3. The Automation Engine (GitHub Actions)

Once the JSON is updated, a GitHub Action kicks in to do the heavy lifting:

  • Download: Grabs the raw model via the Sketchfab API.
  • Optimize: Uses @gltf-transform/cli to apply Draco compression.
  • Texture Magic:Auto-resizes textures to 1024x1024 and converts them to WebP.
  • Atomic Stats: Updates a stats table in the README so the community can see the progress in real-time.

📉 The "Clean Slate" History Strategy: Wiping the Non-Optimized Weight

Binary files are the enemy of Git history. To keep the repo light, we moved from hosting both "Original" and "Optimized" versions to only production-ready assets.

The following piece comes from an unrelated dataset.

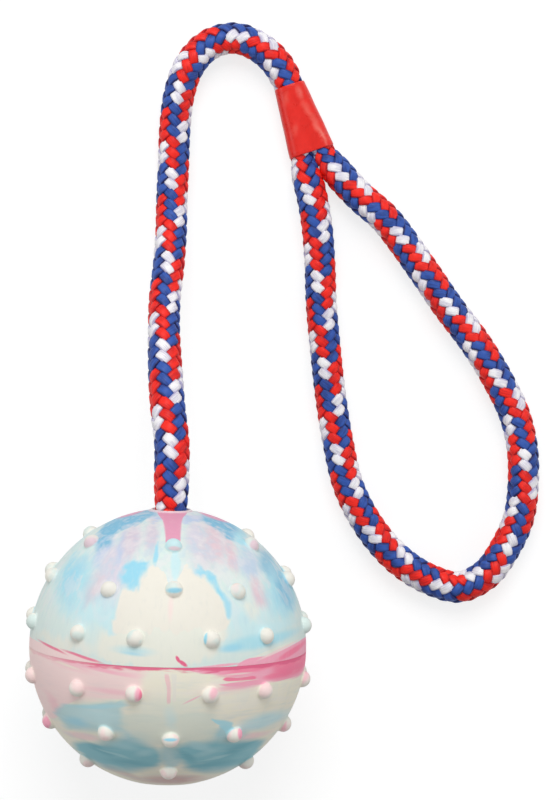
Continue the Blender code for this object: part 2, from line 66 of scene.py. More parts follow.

To solve the history bloat, I implemented a History Pruning mechanism. Every 5 updates, the pipeline automatically:

  • Creates an orphan branch.
  • Commits the current "perfect" state of the assets.
  • Force-pushes to main, wiping the history of old, unoptimized binaries.

The result? The repository size remains strictly tied to the actual assets (currently around 1.5GB). We’ve eliminated the "history tax" that usually kills 3D projects on GitHub. 💎

🛠️ Storage & Workflow Buffs

While the previous version already used Draco and WebP, the V-1.1.0 architecture completely changes the game for storage consumption and accessibility:

  • Zero-Redundancy Storage: We purged all unoptimized "source" files. By removing the duplicates, we’ve effectively halved the disk space required for the repository.
  • The "History Tax" Removal: By wiping the commit history every 5 updates, a fresh clone only downloads the current assets. You no longer have to download "ghost versions" of models that were deleted or updated months ago.
  • Sparse-Checkout by Default: Our documentation now suggests using sparse-checkout by default. This allows developers to clone only the scripts and configuration (kilobytes) instead of the entire 1.5GB model database. It turns a massive repo into a lightweight dev environment instantly.
  • The JSON Shortcut: Since the pipeline is now stateless and driven by model_map.json, adding a new Pokémon is a 5-second task in a browser instead of a 5-minute task involving git pull, git add, and git push.

💡 Lessons Learned (The Hard Way)

Watch out for cross-step shell isolation in GitHub Actions. We found a bug where files modified in one step weren't "seen" by the next.

The Fix: Use git status --porcelain for change detection instead of simple diffs, and ensure your git add is aggressive.